Food’s good though, and they have that online video trivia game on the big screen.
Early September brings the Atlantic Fringe Festival to Halifax, and ever since we missed the Adelaide Fringe Festival by a few weeks I’ve been wanting to see one of these independent theatre hoe-downs. We stop off at the Khyber Center for the Arts on Barrington looking for tickets, but find only theatre workshops and misspelled fire escapes. A number of downtown buildings have been commandeered for the festival, and we find our tickets to the one-man play Kitchen about a block uphill from the Khyber. It starts to drizzle as we head back downhill.
At the bottom of the hill we find the Maritime Museum of the Atlantic, a site I’d marked off in the Fodor’s guidebook. Another high-class museum, it sports exhibits chronicling the Atlantic convoys assembled here in World War II, the awful Halifax Explosion in World War I, and the peacetime exploits of Theodore Tugboat. Turns out the children’s show was modelled on Halifax harbor, and the show’s sets and ship characters are on display near the museum entrance.
Upstairs there’s a large Titanic exhibit, fitting since Halifax played a major part in the rescue effort. On display is the only deckchair recovered from the wreck.
We head back to the hotel to regroup and plan for the evening. Fodor’s has nice things to say about the Velvet Olive, and surprisingly I get a 7:15 reservation on short notice. The restaurant has carved out a funky niche in the half-submerged ground floor of a faceless office building, and we opt for the empty smoking section over the busy non-smoking zone. The chairs are funny (velvet, yes, but sitting in them is like perching on a velvet top hat), they’ve got a good wine selection and the appetizers are fantastic. We probably should have stopped at the apps, as we run out of steam by the time we dig into the entrees.

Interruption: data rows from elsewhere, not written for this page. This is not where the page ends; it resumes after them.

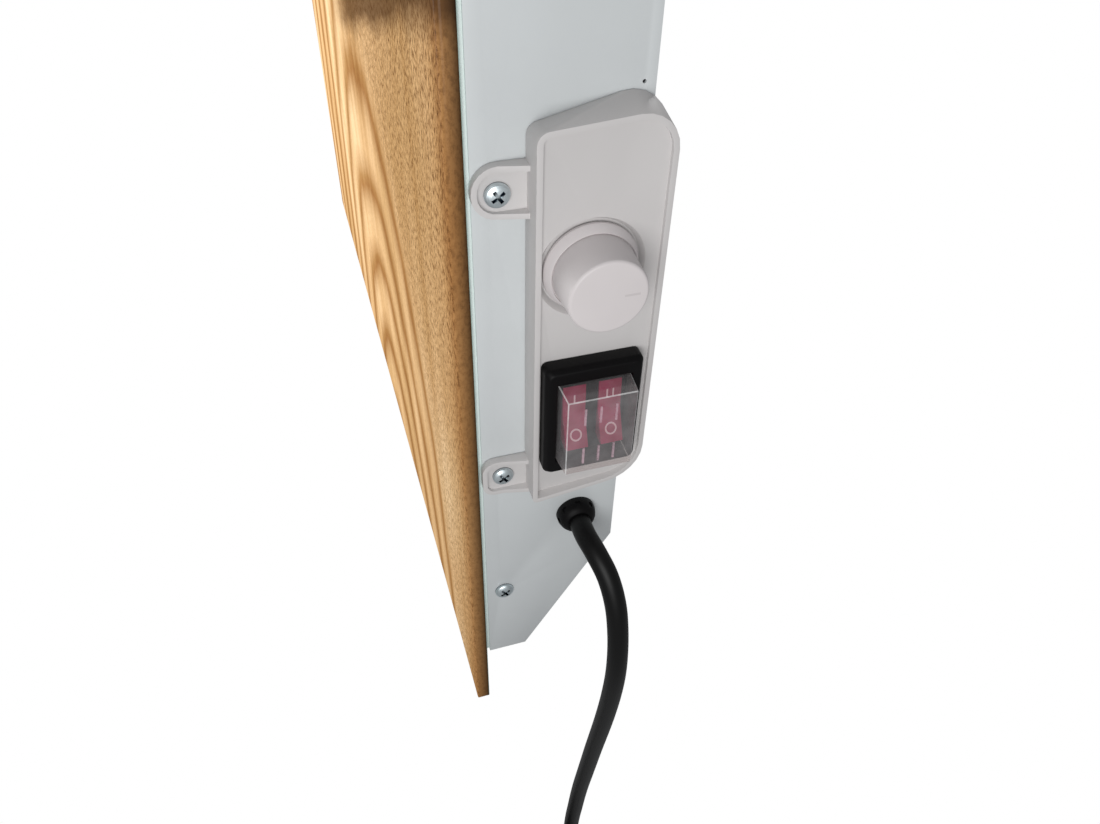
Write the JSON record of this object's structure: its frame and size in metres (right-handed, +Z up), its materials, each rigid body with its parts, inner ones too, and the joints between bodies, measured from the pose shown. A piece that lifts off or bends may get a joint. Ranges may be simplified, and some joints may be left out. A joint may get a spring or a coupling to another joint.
{
  "type": "heated towel rail",
  "caption": "Flat glass-fronted electric towel warmer on a folded steel casing, with a side control box, knob, double rocker switch under a clear cap, supply cord and towel rails.",
  "frame": {"origin": "middle of the wall bracket's four fixing holes, on the wall plane", "axes": "+Z up, +Y into the wall, +X to the right as seen from the room, towards the control box"},
  "size_m": [0.5477, 0.1443, 1.0311],
  "materials": {
    "decor_glass": "back-printed toughened glass with a wood decor",
    "foam_tape": "closed-cell foam tape",
    "galvanised_steel": "galvanised sheet",
    "heater_film": "carbon film",
    "copper": "bare copper",
    "aluminium_foil": "bright foil",
    "insulation": "mineral wool board",
    "white_coating": "white powder coating",
    "zinc_steel": "bright zinc plating",
    "bracket_steel": "grey powder coating",
    "box_plastic": "warm grey-white moulded plastic",
    "knob_plastic": "satin white plastic",
    "black_plastic": "fine matt",
    "rocker_plastic": "translucent red-pink",
    "clear_plastic": "clear soft plastic",
    "stat_plastic": "phenolic moulding",
    "lamp_glass": "neon lamp glass",
    "black_rubber": "cord sheath",
    "grey_rubber": "moulded rubber",
    "core_brown": "wire insulation",
    "core_blue": "wire insulation",
    "core_green": "wire insulation",
    "block_plastic": "nylon",
    "nickel": "nickel plating",
    "rail_steel": "polished stainless steel"
  },
  "bodies": {
    "panel": {"glass_panel": "decor_glass", "glass_tape": "foam_tape", "frame_rail_right": "galvanised_steel", "frame_rail_left": "galvanised_steel", "heating_mat": "heater_film", "busbars": "copper", "reflector_sheet": "aluminium_foil", "insulation_board": "insulation", "board_straps": "galvanised_steel", "rear_casing": "white_coating", "side_plate_right": "white_coating", "side_plate_left": "white_coating", "casing_rivets": "zinc_steel", "wall_bracket": "bracket_steel", "wall_spacers": "grey_rubber", "side_screws": "zinc_steel", "lug_screws": "zinc_steel", "control_housing": "box_plastic", "thermostat_body": "stat_plastic", "thermostat_nut": "zinc_steel", "switch_frame": "black_plastic", "switch_body": "black_plastic", "switch_terminals": "nickel", "neon_lamps": "lamp_glass", "splash_cap": "clear_plastic", "cord_gland": "black_plastic", "gland_nut": "black_plastic", "cord_inner_end": "black_rubber", "cord_cores": "core_brown", "terminal_block": "block_plastic", "earth_screw": "nickel", "thermal_cutout": "stat_plastic", "wire_live": "core_brown", "wire_switched": "core_brown", "wire_earth": "core_green", "heater_lead_live": "core_brown", "heater_lead_neutral": "core_blue", "supply_cord": "black_rubber", "cord_coil": "black_rubber", "cord_tie": "black_plastic", "plug_body": "black_plastic", "plug_pins": "nickel", "plug_earth": "nickel", "towel_rail_upper": "rail_steel", "towel_rail_lower": "rail_steel", "rail_end_caps": "rail_steel", "rail_posts": "rail_steel", "rail_gaskets": "grey_rubber", "rail_sleeves": "block_plastic", "rail_washers": "zinc_steel", "rail_bolts": "zinc_steel"},
    "knob_body": {"knob": "knob_plastic", "thermostat_shaft": "zinc_steel"},
    "rocker_left_body": {"rocker_left": "rocker_plastic"},
    "rocker_right_body": {"rocker_right": "rocker_plastic"}
  },
  "joints": [
    {"name": "knob_turn", "type": "hinge", "parent": "panel", "child": "knob_body", "pos_m": [0.275, -0.035, -0.306], "axis": [1, 0, 0], "range_deg": [-45, 225]},
    {"name": "rocker_left_tilt", "type": "hinge", "parent": "panel", "child": "rocker_left_body", "pos_m": [0.2565, -0.04005, -0.3638], "axis": [0, 1, 0], "range_deg": [0, 26]},
    {"name": "rocker_right_tilt", "type": "hinge", "parent": "panel", "child": "rocker_right_body", "pos_m": [0.2565, -0.02715, -0.3638], "axis": [0, 1, 0], "range_deg": [0, 26]}
  ]
}
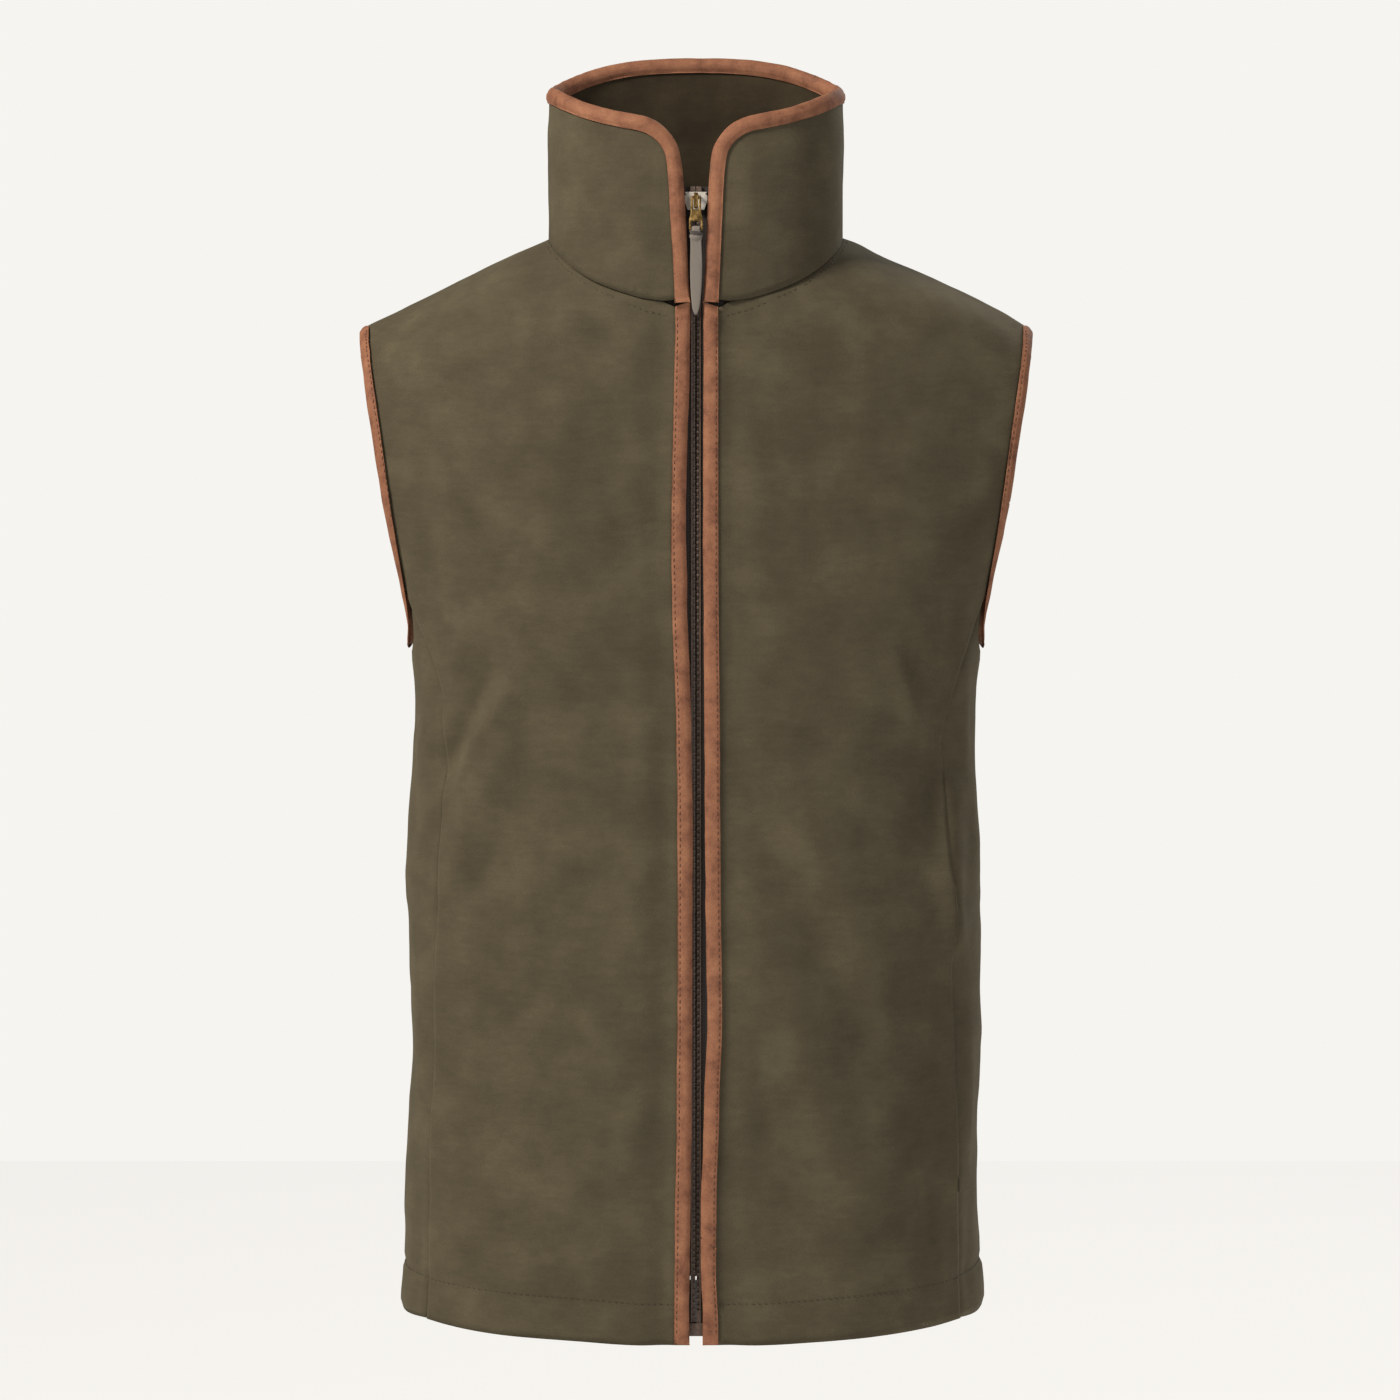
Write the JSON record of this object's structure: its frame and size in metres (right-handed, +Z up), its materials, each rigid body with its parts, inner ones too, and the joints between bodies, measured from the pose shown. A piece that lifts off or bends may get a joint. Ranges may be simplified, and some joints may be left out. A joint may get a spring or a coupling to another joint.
{
  "type": "sleeveless zip-front waistcoat",
  "caption": "Sleeveless zip-front country waistcoat with a standing collar, leather-bound edges and seam pockets, in its worn shape.",
  "frame": {"origin": "middle of the hanger loop's underside, at the centre back of the neck, where a hook carries the garment", "axes": "+Z up, -Y forwards out of the front, +X towards the wearer's left"},
  "size_m": [0.4286, 0.2313, 0.7985],
  "materials": {
    "fleece": "matte brushed bonded fleece, olive brown",
    "fleece_inside": "matte fleece, darker olive",
    "nubuck": "matte tan nubuck leather",
    "canvas": "plain woven stiffening",
    "lining": "smooth woven lining",
    "tape": "woven polyester tape, dark brown",
    "acetal": "moulded plastic, dark brown",
    "enamel": "cream enamelled zinc",
    "brass": "antique brass",
    "ribbon": "taupe woven ribbon",
    "thread": "polyester thread"
  },
  "bodies": {
    "garment": {"armhole_binding_left": "nubuck", "armhole_binding_right": "nubuck", "back_panel": "fleece", "collar_binding": "nubuck", "collar_interlining": "canvas", "collar_lining": "fleece_inside", "collar_shell": "fleece", "front_binding_left": "nubuck", "front_binding_right": "nubuck", "front_panel_left": "fleece", "front_panel_right": "fleece", "hanger_loop": "lining", "insertion_pin": "acetal", "neck_tape": "lining", "pocket_bag_back_left": "lining", "pocket_bag_back_right": "lining", "pocket_bag_front_left": "lining", "pocket_bag_front_right": "lining", "pocket_tack_lower_left": "thread", "pocket_tack_lower_right": "thread", "pocket_tack_upper_left": "thread", "pocket_tack_upper_right": "thread", "retainer_box": "acetal", "side_panel_left": "fleece", "side_panel_right": "fleece", "top_stop_left": "brass", "top_stop_right": "brass", "zip_chain_left": "acetal", "zip_chain_right": "acetal", "zip_tape_left": "tape", "zip_tape_right": "tape"},
    "slider": {"slider_body": "enamel", "slider_bridge": "brass"},
    "pull_tab": {"pull_tab": "brass"},
    "pull_ribbon": {"pull_ribbon": "ribbon"}
  },
  "joints": [
    {"name": "zip_slide", "type": "slide", "parent": "garment", "child": "slider", "axis": [0, -0.0523, -0.9986], "range_m": [0, 0.68613]},
    {"name": "tab_hinge", "type": "hinge", "parent": "slider", "child": "pull_tab", "pos_m": [0, -0.12604, -0.00219], "axis": [-1, 0, 0], "range_deg": [0, 120]},
    {"name": "ribbon_hinge", "type": "hinge", "parent": "pull_tab", "child": "pull_ribbon", "pos_m": [0, -0.12704, -0.02137], "axis": [-1, 0, 0], "range_deg": [0, 60]}
  ]
}
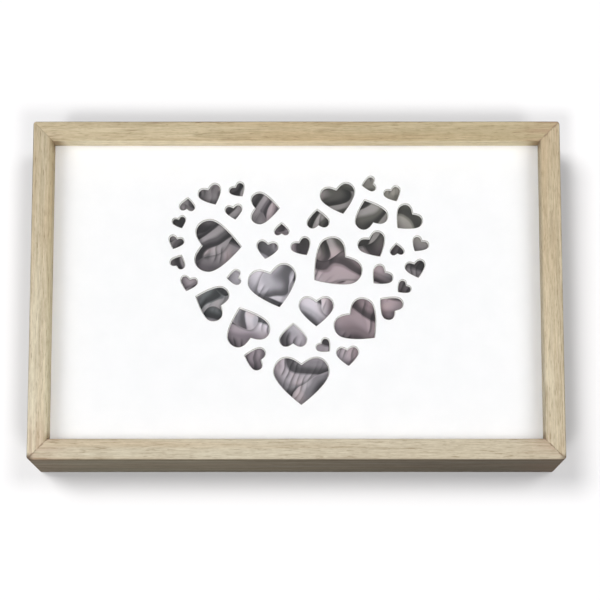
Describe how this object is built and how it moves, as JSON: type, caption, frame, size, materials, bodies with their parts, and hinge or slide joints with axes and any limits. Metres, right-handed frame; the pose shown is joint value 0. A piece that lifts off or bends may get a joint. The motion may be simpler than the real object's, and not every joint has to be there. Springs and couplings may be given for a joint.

The sky has opened up outside, and we scurry a few blocks over to the church hosting Kitchen. We wait patiently for the elevator, which can only carry eight people at a time… they won’t let us take the stairs. Three rows of plastic bucket chairs await us upstairs, along with a steamy sweltering heat. I get the impression that most of the audience members are performers in other Fringe acts. Five minutes before the performance is set to begin the fire alarm goes off; instinctively I start to flex. An audience member throws a shirt over the giant alarm bell, and the rest of the crowd pulls its fingers out of its ears. Fifteen minutes after showtime a fireman appears at the door. Twenty-five minutes after showtime the bell stops and the play begins. And the play’s not all that good. I want to be supportive of independent artists, but if the jokes consistently fall flat I can only fake the laughs for so long. Sorry.
Get out
The next morning dawns bright and clear – it’s getaway day. We bumble around the shops and Pierre Trudeau sculptures of the Historic Properties, buying a quirky red vase at a shop devoted to Canadian craftsmen. I ask for a half-caf latte at Perk’s Coffee Habit – the half-caf concept doesn’t register. I ask if they have salmon spread for my bagel. No. “Is salmon good on a bagel?” I get the feeling that there’s not a lot of off-the-menu ordering in the maritimes.